Aim of the exercise
Copy every line of the records below that holds the word "with".

Collected data
------------------------------

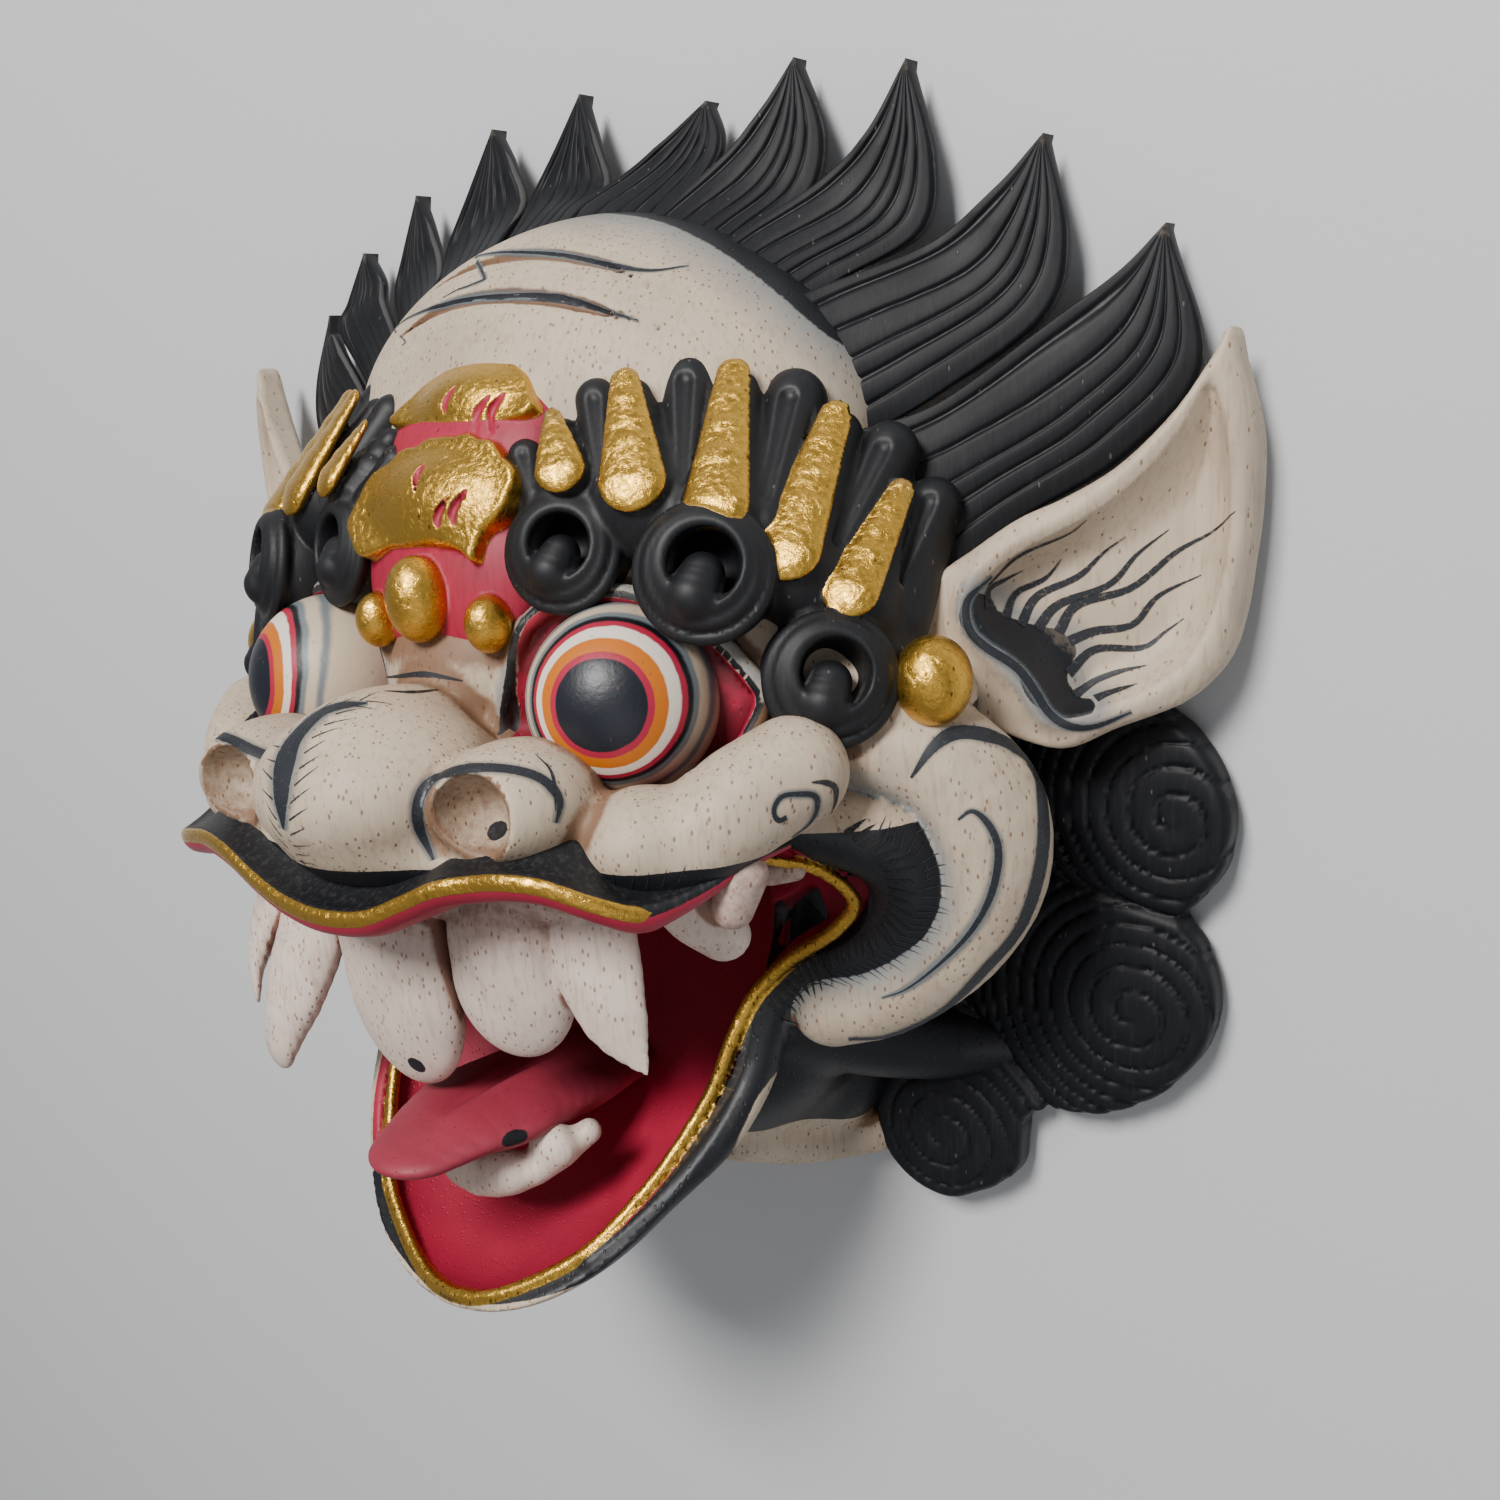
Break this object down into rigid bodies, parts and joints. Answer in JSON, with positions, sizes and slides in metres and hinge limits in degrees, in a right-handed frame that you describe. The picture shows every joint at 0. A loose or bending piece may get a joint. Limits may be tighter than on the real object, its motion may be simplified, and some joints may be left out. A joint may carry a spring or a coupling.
{
  "type": "barong mask",
  "caption": "Carved and painted wooden beast mask with a gaping mouth, bulging eyes, gilded brows, pointed ears, flame hair and a curled beard, hollow behind.",
  "frame": {"origin": "centre of the bounding box's underside, on the plane of the flat back, with the mask lying face up", "axes": "+X to the viewer's right across the face, +Y from the jaw to the hair, +Z out of the face"},
  "size_m": [0.31, 0.2892, 0.1456],
  "materials": {
    "ivory_paint": "ivory paint on carved wood, rubbed brown in the creases",
    "black_paint": "dusty blue-black paint on carved wood",
    "red_paint": "crimson paint on carved wood",
    "gold_leaf": "crinkled gold leaf, a little worn",
    "tongue_paint": "pink paint on carved wood",
    "tooth_paint": "pinkish ivory paint over open pores",
    "steel": "dull steel wire"
  },
  "bodies": {
    "root": {"head": "ivory_paint", "ear_right": "ivory_paint", "ear_left": "ivory_paint", "upper_teeth": "tooth_paint", "lower_teeth": "tooth_paint", "tongue": "tongue_paint", "hanging_eye": "steel"}
  },
  "joints": []
}
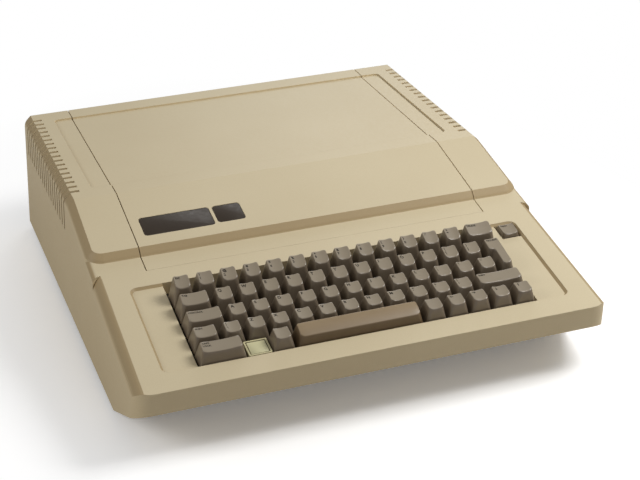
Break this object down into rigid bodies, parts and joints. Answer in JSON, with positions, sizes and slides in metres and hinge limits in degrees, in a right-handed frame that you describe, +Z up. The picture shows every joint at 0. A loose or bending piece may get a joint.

------------------------------

Answer to this exercise
Break this object down into rigid bodies, parts and joints. Answer in JSON, with positions, sizes and slides in metres and hinge limits in degrees, in a right-handed frame that you describe. The picture shows every joint at 0. A loose or bending piece may get a joint. Limits may be tighter than on the real object, its motion may be simplified, and some joints may be left out. A joint may carry a spring or a coupling.
  "caption": "Carved and painted wooden beast mask with a gaping mouth, bulging eyes, gilded brows, pointed ears, flame hair and a curled beard, hollow behind.",
  "frame": {"origin": "centre of the bounding box's underside, on the plane of the flat back, with the mask lying face up", "axes": "+X to the viewer's right across the face, +Y from the jaw to the hair, +Z out of the face"},
Break this object down into rigid bodies, parts and joints. Answer in JSON, with positions, sizes and slides in metres and hinge limits in degrees, in a right-handed frame that you describe, +Z up. The picture shows every joint at 0. A loose or bending piece may get a joint.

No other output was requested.